The five-liter V-8, however, remained as strong as I’ve come to expect, and with the exception of the hesitant gearchanges this ragged-out GT Premium would be easily capable of keeping pace with a Penske or any other auto-tranny 2013. I continue to prefer this outstanding modern engine to the General Motors LS series in pretty much all its incarnations, including the direct-injection variant in the new C7. Twenty years from now, LeMons races are going to have the raw pace of Grand-Am GS thanks to a surfeit of thundering thirty-two-valve Mustangs. I can’t wait.
As a Premium, these cars all have the mid-power (but non-SYNC) Shaker sound system, reconfigurable interior lighting, and uprated center-instrument display. They also have nineteen-inch wheels, which on the Los Angeles freeways seemed perfectly fine but probably would be a bit of a hassle anywhere winter heaves the roads. Be aware that it won’t be cheap to replace the tires, either — and if my rental was any indicator, they’ll all need a set, or at least a pair for the rear.

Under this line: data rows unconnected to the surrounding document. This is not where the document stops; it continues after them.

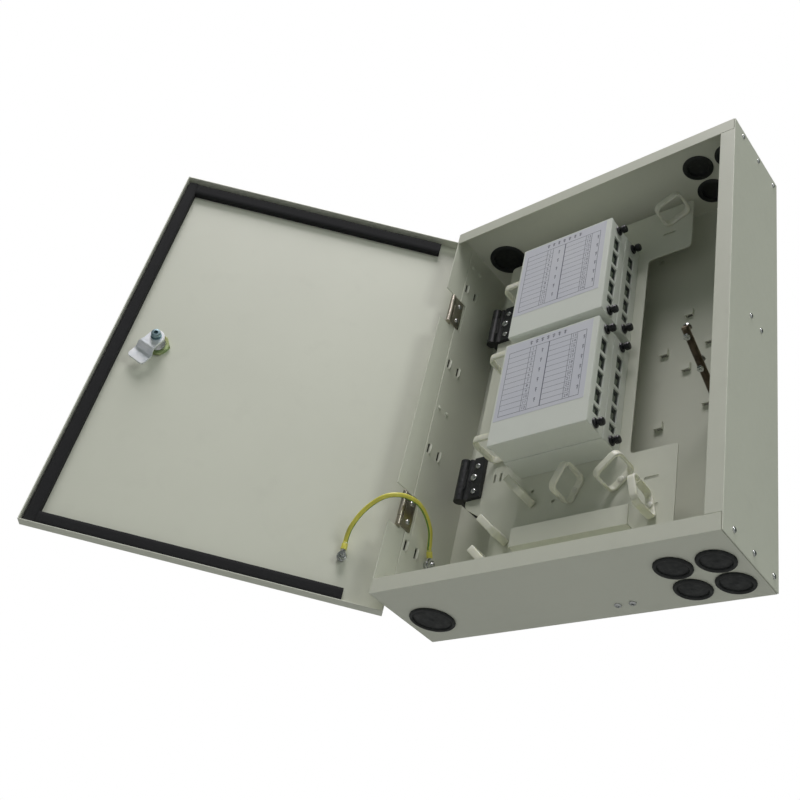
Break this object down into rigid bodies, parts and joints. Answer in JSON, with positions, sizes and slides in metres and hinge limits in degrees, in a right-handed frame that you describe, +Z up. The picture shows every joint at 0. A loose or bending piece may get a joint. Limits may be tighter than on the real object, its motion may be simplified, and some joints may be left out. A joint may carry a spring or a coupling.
{
  "type": "wall-mount fiber termination box",
  "caption": "Wall-mount steel fibre termination box with a hinged, lockable door and a swing-out tray of splice cassettes, cable rings and rubber cable grommets.",
  "frame": {"origin": "centre of the box's back face, where it meets the wall", "axes": "+Z up, +Y into the wall, +X to the right as seen from the room; the door is shown open at rest"},
  "size_m": [0.6231, 0.3414, 0.511],
  "materials": {
    "paint": "fine-textured pale grey-beige powder coat",
    "cassette_paint": "smooth pale grey powder coat",
    "nickel": "bright nickel plate",
    "yellow_zinc": "pale yellow-green passivated zinc plate",
    "dark_steel": "dark oxide steel",
    "grommet_rubber": "soft black moulded rubber",
    "foam": "closed-cell black sealing foam",
    "black_plastic": "moulded black nylon, half gloss",
    "nylon": "natural white nylon, half matt",
    "lead_jacket": "yellow PVC with a green stripe"
  },
  "bodies": {
    "enclosure": {"back_shell": "paint", "left_wall": "paint", "right_cover": "paint", "liner_plate": "paint", "grommet_bottom_large": "grommet_rubber", "grommet_bottom_1": "grommet_rubber", "grommet_bottom_2": "grommet_rubber", "grommet_bottom_3": "grommet_rubber", "grommet_bottom_4": "grommet_rubber", "grommet_top_large": "grommet_rubber", "grommet_top_1": "grommet_rubber", "grommet_top_2": "grommet_rubber", "grommet_top_3": "grommet_rubber", "grommet_top_4": "grommet_rubber", "clamp_post": "dark_steel", "clamp_screw_1": "nickel", "clamp_screw_2": "nickel", "wall_ground_stud": "nickel", "lead_terminal_wall": "nickel", "ground_lead": "lead_jacket", "door_hinge_leaf_lower": "nickel", "door_hinge_leaf_upper": "nickel", "tray_hinge_base_lower": "black_plastic", "tray_hinge_base_upper": "black_plastic"},
    "door": {"door_panel": "paint", "door_gasket": "foam", "door_hinge_strap_lower": "paint", "door_hinge_strap_upper": "paint", "door_ground_stud": "nickel", "lead_terminal_door": "nickel", "lock_housing": "nickel", "lock_nut": "yellow_zinc"},
    "lock": {"lock_plug": "nickel", "lock_cam": "yellow_zinc", "lock_cam_screw": "dark_steel"},
    "tray": {"tray_plate": "paint", "tray_hinge_leaf_lower": "black_plastic", "tray_hinge_leaf_upper": "black_plastic", "cassette_lower_front": "cassette_paint", "cassette_lower_rear": "cassette_paint", "cassette_upper_front": "cassette_paint", "cassette_upper_rear": "cassette_paint", "ring_left_upper": "nylon", "ring_left_middle": "nylon", "ring_left_lower": "nylon", "ring_corner_left": "nylon", "ring_bottom_middle": "nylon", "ring_bottom_right": "nylon", "ring_lip_right": "nylon", "ring_lip_left": "nylon", "ring_foot_left": "nylon", "ring_top_right": "nylon"},
    "plunger_lower_front_bottom": {"plunger_lower_front_bottom": "black_plastic"},
    "plunger_lower_front_top": {"plunger_lower_front_top": "black_plastic"},
    "plunger_lower_rear_bottom": {"plunger_lower_rear_bottom": "black_plastic"},
    "plunger_lower_rear_top": {"plunger_lower_rear_top": "black_plastic"},
    "plunger_upper_front_bottom": {"plunger_upper_front_bottom": "black_plastic"},
    "plunger_upper_front_top": {"plunger_upper_front_top": "black_plastic"},
    "plunger_upper_rear_bottom": {"plunger_upper_rear_bottom": "black_plastic"},
    "plunger_upper_rear_top": {"plunger_upper_rear_top": "black_plastic"}
  },
  "joints": [
    {"name": "door_hinge", "type": "hinge", "parent": "enclosure", "child": "door", "pos_m": [-0.1775, -0.0885, 0], "axis": [0, 0, -1], "range_deg": [-134.2, 2.5], "deforming": ["ground_lead"]},
    {"name": "lock_turn", "type": "hinge", "parent": "door", "child": "lock", "pos_m": [-0.40402, -0.30063, -0.0055], "axis": [0.7169, -0.6972, 0], "range_deg": [-66, 24]},
    {"name": "tray_swing", "type": "hinge", "parent": "enclosure", "child": "tray", "pos_m": [-0.1455, -0.041, 0], "axis": [0, 0, -1], "range_deg": [0, 70]},
    {"name": "pull_lower_front_bottom", "type": "slide", "parent": "tray", "child": "plunger_lower_front_bottom", "axis": [1, 0, 0], "range_m": [0, 0.004]},
    {"name": "pull_lower_front_top", "type": "slide", "parent": "tray", "child": "plunger_lower_front_top", "axis": [1, 0, 0], "range_m": [0, 0.004]},
    {"name": "pull_lower_rear_bottom", "type": "slide", "parent": "tray", "child": "plunger_lower_rear_bottom", "axis": [1, 0, 0], "range_m": [0, 0.004]},
    {"name": "pull_lower_rear_top", "type": "slide", "parent": "tray", "child": "plunger_lower_rear_top", "axis": [1, 0, 0], "range_m": [0, 0.004]},
    {"name": "pull_upper_front_bottom", "type": "slide", "parent": "tray", "child": "plunger_upper_front_bottom", "axis": [1, 0, 0], "range_m": [0, 0.004]},
    {"name": "pull_upper_front_top", "type": "slide", "parent": "tray", "child": "plunger_upper_front_top", "axis": [1, 0, 0], "range_m": [0, 0.004]},
    {"name": "pull_upper_rear_bottom", "type": "slide", "parent": "tray", "child": "plunger_upper_rear_bottom", "axis": [1, 0, 0], "range_m": [0, 0.004]},
    {"name": "pull_upper_rear_top", "type": "slide", "parent": "tray", "child": "plunger_upper_rear_top", "axis": [1, 0, 0], "range_m": [0, 0.004]}
  ]
}
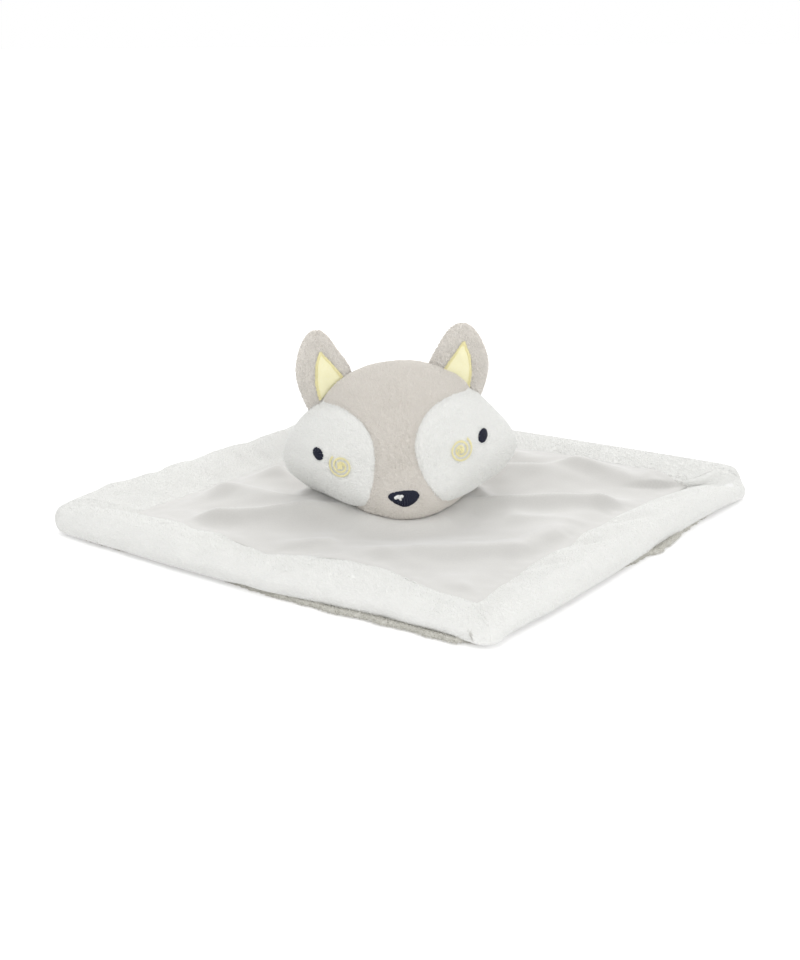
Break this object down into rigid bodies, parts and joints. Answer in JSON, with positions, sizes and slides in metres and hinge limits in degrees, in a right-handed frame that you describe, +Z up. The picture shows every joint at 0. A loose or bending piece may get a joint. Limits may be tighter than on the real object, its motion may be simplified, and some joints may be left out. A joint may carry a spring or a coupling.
{
  "type": "comfort blanket lovey",
  "caption": "Square plush comfort blanket with a padded border and a stuffed, embroidered animal head with sewn ears stitched to its middle.",
  "frame": {"origin": "on the surface it lies on, under the middle of the blanket", "axes": "+Z up out of the blanket; the blanket's corners point along X and Y; the animal faces -Y, with its ears towards +Z"},
  "size_m": [0.3472, 0.3472, 0.0955],
  "materials": {
    "white_plush": "short plush pile",
    "grey_plush": "short plush pile",
    "grey_velour": "smooth velour",
    "white_fibre": "loose polyester fibre",
    "yellow_satin": "satin",
    "yellow_thread": "embroidery thread",
    "navy_thread": "embroidery thread",
    "white_thread": "sewing thread"
  },
  "bodies": {
    "blanket": {"backing_panel": "white_plush", "centre_panel": "grey_velour", "border_front_left": "white_plush", "border_front_right": "white_plush", "border_back_left": "white_plush", "border_back_right": "white_plush", "border_wadding_front_left": "white_fibre", "border_wadding_front_right": "white_fibre", "border_wadding_back_left": "white_fibre", "border_wadding_back_right": "white_fibre", "border_seam_thread": "white_thread", "edge_seam_thread": "white_thread"},
    "neck": {"neck_seam_thread": "white_thread"},
    "head": {"head_filling": "white_fibre", "forehead_muzzle_panel": "grey_plush", "cheek_patch_left": "white_plush", "cheek_patch_right": "white_plush", "head_back_panel": "grey_plush", "head_base_panel": "grey_plush", "eye_left": "navy_thread", "eye_right": "navy_thread", "cheek_swirl_left": "yellow_thread", "cheek_swirl_right": "yellow_thread", "nose": "navy_thread", "nose_highlight": "white_thread"},
    "left_ear": {"ear_front_left": "grey_plush", "ear_back_left": "grey_plush", "ear_lining_left": "yellow_satin", "ear_stitching_left": "yellow_thread"},
    "right_ear": {"ear_front_right": "grey_plush", "ear_back_right": "grey_plush", "ear_lining_right": "yellow_satin", "ear_stitching_right": "yellow_thread"}
  },
  "joints": [
    {"name": "head_turn", "type": "hinge", "parent": "blanket", "child": "neck", "pos_m": [-0.00736, -0.00796, 0.0051], "axis": [0, 0, 1], "range_deg": [-20, 20], "stiffness_Nm_per_rad": 0.02},
    {"name": "head_nod", "type": "hinge", "parent": "neck", "child": "head", "pos_m": [-0.00318, 0.02175, 0.0116], "axis": [-0.9903, 0.1392, 0], "range_deg": [0, 35]},
    {"name": "ear_left_flex", "type": "hinge", "parent": "head", "child": "left_ear", "pos_m": [-0.04124, 0.00841, 0.0661], "axis": [0.7538, -0.1059, 0.6485], "range_deg": [-50, 40], "stiffness_Nm_per_rad": 0.01},
    {"name": "ear_right_flex", "type": "hinge", "parent": "head", "child": "right_ear", "pos_m": [0.02454, -0.00083, 0.07133], "axis": [0.845, -0.1188, -0.5215], "range_deg": [-50, 40], "stiffness_Nm_per_rad": 0.01}
  ]
}
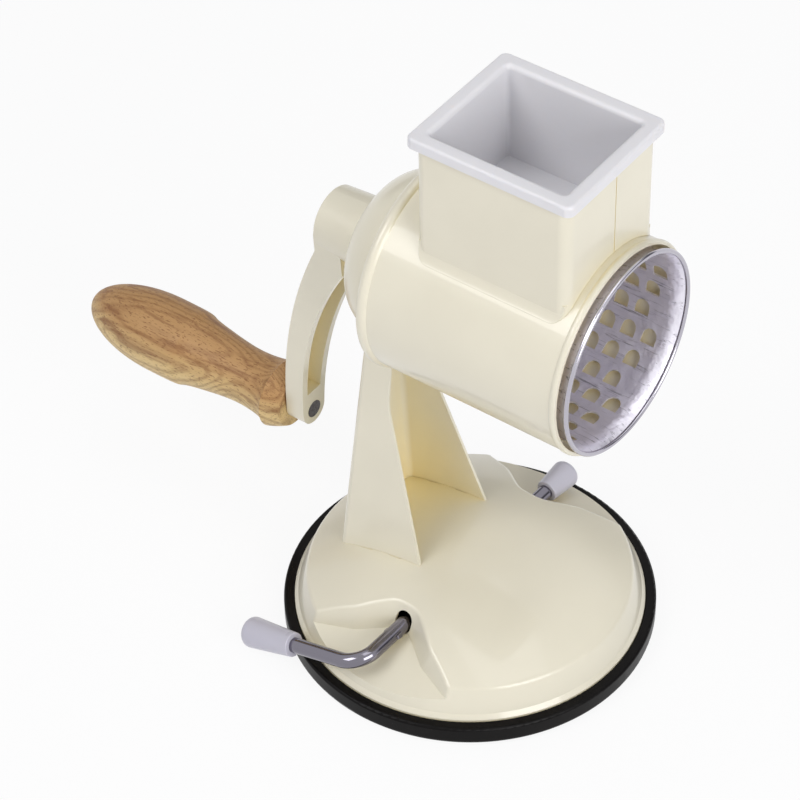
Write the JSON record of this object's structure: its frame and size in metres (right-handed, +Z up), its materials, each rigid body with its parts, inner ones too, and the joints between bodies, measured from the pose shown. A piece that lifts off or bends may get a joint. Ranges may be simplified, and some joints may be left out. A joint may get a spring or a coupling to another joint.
{
  "type": "rotary cabbage shredder",
  "caption": "Hand cranked drum grater for cabbage: perforated steel drum in a cream barrel with a square hopper, pusher, wooden handle and lever suction foot",
  "frame": {"origin": "centre of the suction foot, on the table", "axes": "+Z up, +X along the barrel to its open mouth, the lever's grip on the -Y side"},
  "size_m": [0.2748, 0.155, 0.2667],
  "materials": {
    "foot_rubber": "satin moulded rubber",
    "cream_enamel": "glossy cream enamel on pressed sheet",
    "cast_enamel": "glossy cream enamel on a casting",
    "zinc_steel": "zinc plated steel",
    "bush_plastic": "plain moulded plastic",
    "chrome_rod": "bright chrome plate",
    "rim_chrome": "bright chrome plate, rolled",
    "white_plastic": "smooth white plastic",
    "pusher_plastic": "satin white plastic",
    "rivet_steel": "upset steel rivet",
    "beech": "oiled beech",
    "drum_steel": "rolled steel with fine scratches"
  },
  "bodies": {
    "stand": {"suction_cup": "foot_rubber", "base_shell": "cream_enamel", "rod_bracket": "zinc_steel", "column": "cream_enamel", "rear_cover": "cream_enamel", "barrel": "cream_enamel", "bearing_bush": "bush_plastic", "bush_nut": "zinc_steel", "hopper": "cream_enamel"},
    "lever": {"lever_rod": "chrome_rod", "lever_cap": "white_plastic", "lever_end_cap": "white_plastic", "lift_cam": "zinc_steel", "cam_pin": "zinc_steel"},
    "lift": {"lift_yoke": "zinc_steel", "lift_plate": "zinc_steel"},
    "crank": {"crank_arm": "cast_enamel", "crank_shaft": "zinc_steel", "shaft_clip": "zinc_steel", "thrust_washer": "zinc_steel", "handle_pin": "rivet_steel"},
    "handle": {"wooden_handle": "beech", "handle_sleeve": "zinc_steel"},
    "drum": {"drum_shell_1": "drum_steel", "drum_shell_2": "drum_steel", "drum_shell_3": "drum_steel", "drum_shell_4": "drum_steel", "drum_shell_5": "drum_steel", "drum_shell_6": "drum_steel", "drum_shell_7": "drum_steel", "drum_shell_8": "drum_steel", "drum_rim": "rim_chrome", "drum_back": "drum_steel", "drum_hub": "bush_plastic", "drum_rivet_1": "rivet_steel", "drum_rivet_2": "rivet_steel", "drum_rivet_3": "rivet_steel"},
    "pusher": {"pusher": "pusher_plastic"}
  },
  "joints": [
    {"name": "lever_turn", "type": "hinge", "parent": "stand", "child": "lever", "pos_m": [0, 0, 0.025], "axis": [0.0419, 0.9991, 0], "range_deg": [0, 180]},
    {"name": "lift_slide", "type": "slide", "parent": "stand", "child": "lift", "axis": [0, 0, 1], "range_m": [0, 0.0048]},
    {"name": "crank_spin", "type": "hinge", "parent": "stand", "child": "crank", "pos_m": [0, 0, 0.18], "axis": [1, 0, 0], "continuous": true},
    {"name": "handle_spin", "type": "hinge", "parent": "crank", "child": "handle", "pos_m": [-0.12, 0, 0.0694], "axis": [1, 0, 0], "continuous": true},
    {"name": "drum_pull", "type": "slide", "parent": "crank", "child": "drum", "axis": [1, 0, 0], "range_m": [0, 0.11]},
    {"name": "pusher_lift", "type": "slide", "parent": "stand", "child": "pusher", "axis": [0, 0, 1], "range_m": [0, 0.07]}
  ],
  "couplings": [
    {"joint": "lift_slide", "follows": "lever_turn", "m_per_rad": 0.001527}
  ]
}
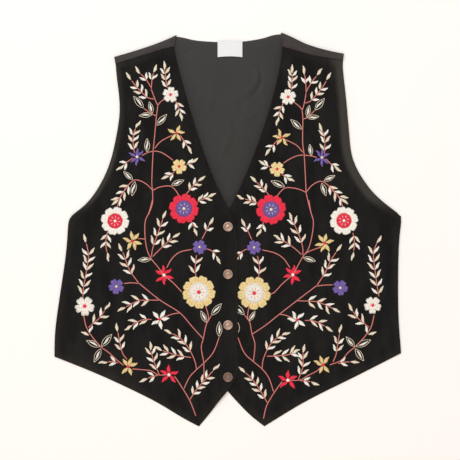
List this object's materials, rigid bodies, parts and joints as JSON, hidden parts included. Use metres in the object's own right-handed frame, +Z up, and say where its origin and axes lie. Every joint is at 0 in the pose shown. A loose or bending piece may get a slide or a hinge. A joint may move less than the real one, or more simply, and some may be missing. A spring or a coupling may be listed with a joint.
{
  "type": "embroidered vest",
  "caption": "Waist-length women's vest laid flat and snapped shut: pointed velveteen fronts with embroidered flowering stems, satin back, lining and bare neck label.",
  "frame": {"origin": "bottom centre of the bounding box: on the surface that the vest lies on, midway across its width and midway from the hem points to the shoulders", "axes": "+Z up out of the fronts of the vest as it lies on its back, +Y towards the neck, +X towards the wearer's left"},
  "size_m": [0.5209, 0.5889, 0.0109],
  "materials": {
    "velveteen": "black cotton velveteen with a short soft nap",
    "back_satin": "brown-black satin with a soft lustre",
    "lining": "charcoal-brown plain-weave lining with a faint lustre",
    "label_tape": "bare white woven tape",
    "snap_metal": "antique copper, pressed and darkened",
    "white_thread": "white cotton embroidery floss in satin stitch",
    "gold_thread": "gold embroidery floss in satin stitch",
    "purple_thread": "purple embroidery floss in satin stitch",
    "red_thread": "red embroidery floss in satin stitch",
    "coral_thread": "dusty coral embroidery floss in stem stitch, for the stems",
    "beige_thread": "beige embroidery floss in satin stitch, for every other leaf"
  },
  "bodies": {
    "root": {"back": "back_satin", "back_lining": "lining", "right_front": "velveteen", "left_front": "velveteen", "neck_label": "label_tape", "snap_cap_1": "snap_metal", "snap_core_1": "snap_metal", "snap_cap_2": "snap_metal", "snap_core_2": "snap_metal", "snap_cap_3": "snap_metal", "snap_core_3": "snap_metal", "snap_cap_4": "snap_metal", "snap_core_4": "snap_metal", "right_flower_1": "white_thread", "right_flower_2": "gold_thread", "right_flower_3": "purple_thread", "right_flower_4": "gold_thread", "right_flower_5": "red_thread", "right_flower_6": "white_thread", "right_flower_7": "gold_thread", "right_flower_8": "purple_thread", "right_flower_9": "red_thread", "right_flower_10": "gold_thread", "right_flower_11": "purple_thread", "right_flower_12": "white_thread", "right_flower_13": "white_thread", "right_flower_14": "gold_thread", "right_flower_15": "red_thread", "left_flower_1": "white_thread", "left_flower_2": "gold_thread", "left_flower_3": "purple_thread", "left_flower_4": "gold_thread", "left_flower_5": "red_thread", "left_flower_6": "white_thread", "left_flower_7": "gold_thread", "left_flower_8": "purple_thread", "left_flower_9": "red_thread", "left_flower_10": "gold_thread", "left_flower_11": "purple_thread", "left_flower_12": "white_thread", "left_flower_13": "white_thread", "left_flower_14": "gold_thread", "left_flower_15": "red_thread"}
  },
  "joints": []
}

The rest of the Hertz Premium GT is standard Mustang fare, both good and bad. Twelve-second quarter miles, indifferent ride, long hood, limited visibility, surprisingly decent mileage, sequential turn signals, twin-bar running lights, a constant rumbling drone from the tires and the transmission and the exhaust. The aesthetic package has its merits — the center stripe is quite nice — and its difficulties — have those rear-window covers ever added anything to looks of any S197? It’s not the Mustang I’d buy for this kind of money; that would have to be a six-speed manual, and I’d cheerfully trade the Premium trimmings for the Track Pack. But this is a good solid American car of the kind that simply isn’t made very often. It has panache, power, a well-proven platform, and it ticks most of the boxes for a weekend cruiser. You’ll see plenty of these at Quaker Steaks and Sonic drive-ins during the years to come.
Good car, but before you pull the trigger, consider what these rental Mustangs suffer. They all have stories, and not all will be good ones. This one would be worth passing over.